Why Is the Trust Defective?
The trust is defective for tax purposes. This means that the taxes incurred at the trust level are either passed to the settlor if the trust is a grantor defective trust or the beneficiary if the trust is a beneficiary defective trust. This is done to minimize the tax bill. Although the top marginal rate for trusts is the same as the top marginal rate for individuals at the federal level, the top marginal rate for trusts is realized once taxable income reaches $13,450, whereas the top marginal rate for an individual is not realized until taxable income reaches $539,900 for single filers and above $647,850 for married couples filing jointly. So, making the trust defective for tax purposes is tax efficient.

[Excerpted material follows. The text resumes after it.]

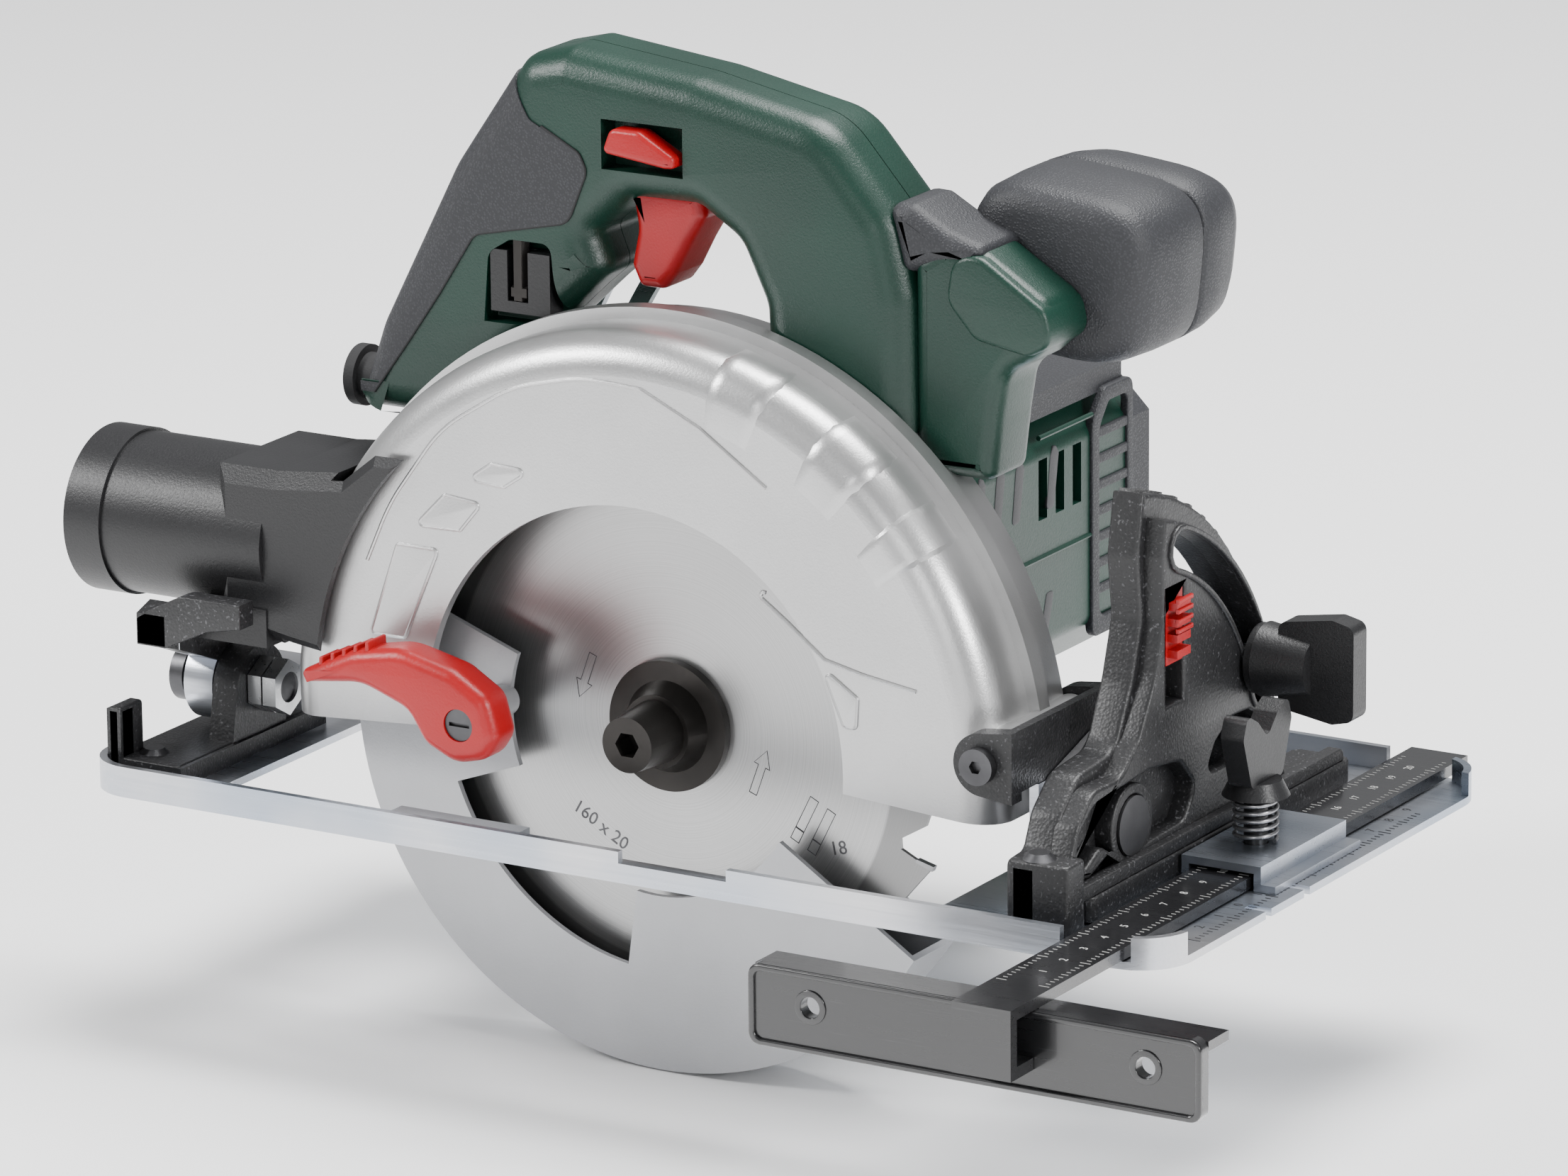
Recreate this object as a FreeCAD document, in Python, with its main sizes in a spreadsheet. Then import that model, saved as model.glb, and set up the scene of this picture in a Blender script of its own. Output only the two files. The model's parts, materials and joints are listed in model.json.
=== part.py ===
import FreeCAD
import Part
import math
import os
import re
import Sketcher

from FreeCAD import Placement, Rotation, Vector

# Hand-held circular saw. X runs forward, Y to the motor side, Z up.
# The sole of the base plate is Z = 0, the blade axle crosses X = 0 and the blade lies in Y = 0.

DRIVING_SIZES = (
    ("blade_radius", 80.0),
    ("blade_body_thickness", 1.2),
    ("tooth_width", 1.8),
    ("tooth_count", 18),
    ("axle_height", 25.0),
    ("plate_front", 169.0),
    ("plate_rear", 146.0),
    ("plate_right", 53.0),
    ("plate_left", 120.0),
    ("sheet_thickness", 2.0),
    ("lip_height", 8.0),
    ("opening_front", 98.0),
    ("opening_rear", 112.0),
    ("opening_right", 41.0),
    ("opening_left", 52.0),
    ("pivot_offset", 6.0),
    ("pivot_height", 20.0),
    ("slot_radius", 68.5),
    ("slot_rest_angle", 23.0),
    ("hinge_forward", 105.0),
    ("hinge_height", 37.0),
    ("hinge_pin_radius", 3.0),
    ("depth_arc_radius", 170.0),
    ("guard_radius", 104.0),
    ("guard_rim_radius", 107.0),
    ("guard_opening_radius", 61.0),
    ("guard_face", 20.0),
    ("guard_back", 17.0),
    ("guard_wall", 3.0),
    ("swing_guard_radius", 89.0),
    ("swing_guard_near", 9.2),
    ("swing_guard_far", 11.4),
    ("swing_guard_wall", 1.6),
    ("nose_radius", 17.0),
    ("spindle_radius", 6.0),
    ("gear_module", 0.9),
    ("gear_teeth", 48),
    ("pinion_teeth", 12),
    ("gear_start", 24.0),
    ("gear_width", 9.0),
    ("case_radius", 24.6),
    ("motor_x", 6.0),
    ("motor_half_width", 43.0),
    ("motor_half_height", 38.5),
    ("motor_start", 50.3),
    ("motor_end", 150.0),
    ("motor_cap_end", 165.0),
    ("motor_bore", 34.2),
    ("shaft_radius", 4.0),
    ("handle_near", 5.5),
    ("handle_middle", 20.5),
    ("handle_far", 37.0),
    ("knob_x", 92.0),
    ("knob_z", 145.0),
    ("knob_near", 28.0),
    ("knob_seam", 60.0),
    ("knob_far", 88.0),
    ("port_y", -5.0),
    ("port_z", 61.0),
    ("port_end", 167.0),
    ("port_bore", 17.5),
    ("port_wall", 3.5),
    ("bar_front", 158.0),
    ("bar_width", 16.0),
    ("bar_bottom", 2.6),
    ("bar_thickness", 3.0),
    ("fence_face", 97.0),
    ("fence_rear_end", 80.0),
    ("fence_front_end", 203.0),
)

doc = FreeCAD.newDocument("circular_saw")
sheet = doc.addObject("Spreadsheet::Sheet", "sizes")
for row, (alias, number) in enumerate(DRIVING_SIZES, start=1):
    sheet.set("A%d" % row, alias)
    sheet.set("B%d" % row, str(number))
    sheet.setAlias("B%d" % row, alias)
doc.recompute()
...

Asset Protection. The IDIT provides a significant asset protection. If the IDIT is structured properly, the assets held by the trust cannot be accessed by creditors of the settlor or beneficiaries. Thus, if the settlor or beneficiaries end up with a judgment against them or in bankruptcy, the assets are shielded and not subject to liquidation by creditors. Also, a divorcing non-beneficiary individual is not entitled to assets held by the trust for the benefit of their spouse.
Control and Access. A beneficiary who sells assets to the trust can serve as an investment trustee of the trust and a manager of the partnership holding the assets to be housed in the trust. The beneficiary can also receive discretionary income or principal distributions from the trust. Such distributions are not taxable to the beneficiary.
IDITs are complex but the benefits are substantial. If you have not considered advanced planning, now is the time to do it and IDITs should be a part of the conversation.